Children diagnosed with cancer may be more likely to pass away if they are obese, an unsettling study has found.
Obesity can increase the risk of some cancers, including breast, endometrial, ovarian, prostate, liver, gallbladder, kidney, and colon cancer, according to the NHS.
It can also lead to many other serious health conditions such as cardiovascular disease, type 2 Diabetes, and breathing problems, and affect quality of life due to difficulty in exercising, leading to, among other difficulties, social isolation.
In terms of children, obesity’s impact on cancer diagnoses has been explored in new research published by Cancer. The study, conducted in Canada, found that kids with obesity – when factors like age, sex, and ethnicity were cast aside – were 16 per cent more likely to suffer a relapse and 29 per cent more likely to succumb to the illness.
In short, overweight youngsters at greater risk of dying from the disease, which affects hundreds of children in Scotland. Around 330 children and young people in the country are diagnosed with cancer each year, which is almost one person per day. This includes around 120 children under 15 and 180 young people between 15 and 24.
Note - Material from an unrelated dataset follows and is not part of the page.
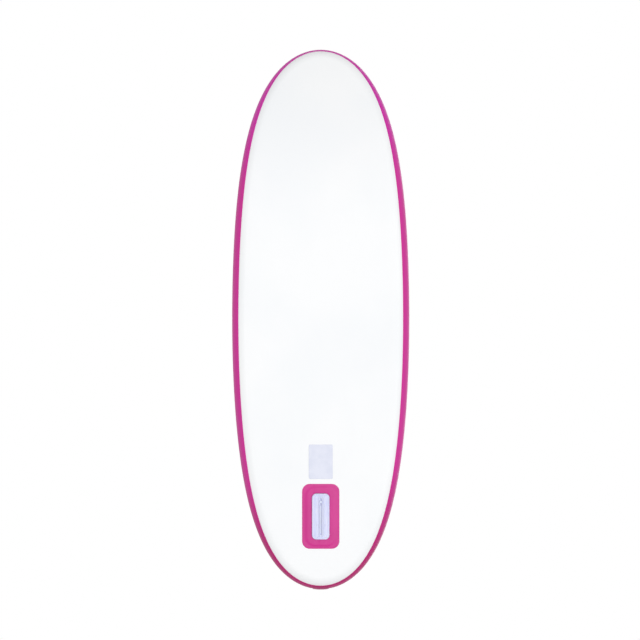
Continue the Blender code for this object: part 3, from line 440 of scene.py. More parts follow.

“Our study highlights the negative impact of obesity among all types of childhood cancers,” said co–senior author Thai Hoa Tran, MD, of the Center Hospitalier Universitaire Sainte-Justine, in Montreal.
“It provides the rationale to evaluate different strategies to mitigate the adverse risk of obesity on cancer outcomes in future trials. It also reinforces the urgent need to reduce the epidemic of childhood obesity as it can result in significant health consequences.”
Among 11,291 children with cancer, 10.5 per cent were obese at the time of diagnosis, according to the findings. Those with obesity had lower rates of five-year event-free survival (77.5 per cent versus 79.6 per cent) and overall survival (83.0 per cent versus 85.9 per cent).
The negative impact of obesity on prognosis was especially pronounced in patients with acute lymphoblastic leukaemia and brain tumours.
In Scotland, the most common types of childhood cancer are leukaemia and brain and central nervous system cancers, according to Public Health Scotland.
Most childhood cancers have high survival rates, but 6.6 per cent of children and 3.3 per cent of young people die within the first year of diagnosis. In 2019, a separate study found that 15 per cent of children and adolescents diagnosed with cancer in Scotland were obese at the time of diagnosis.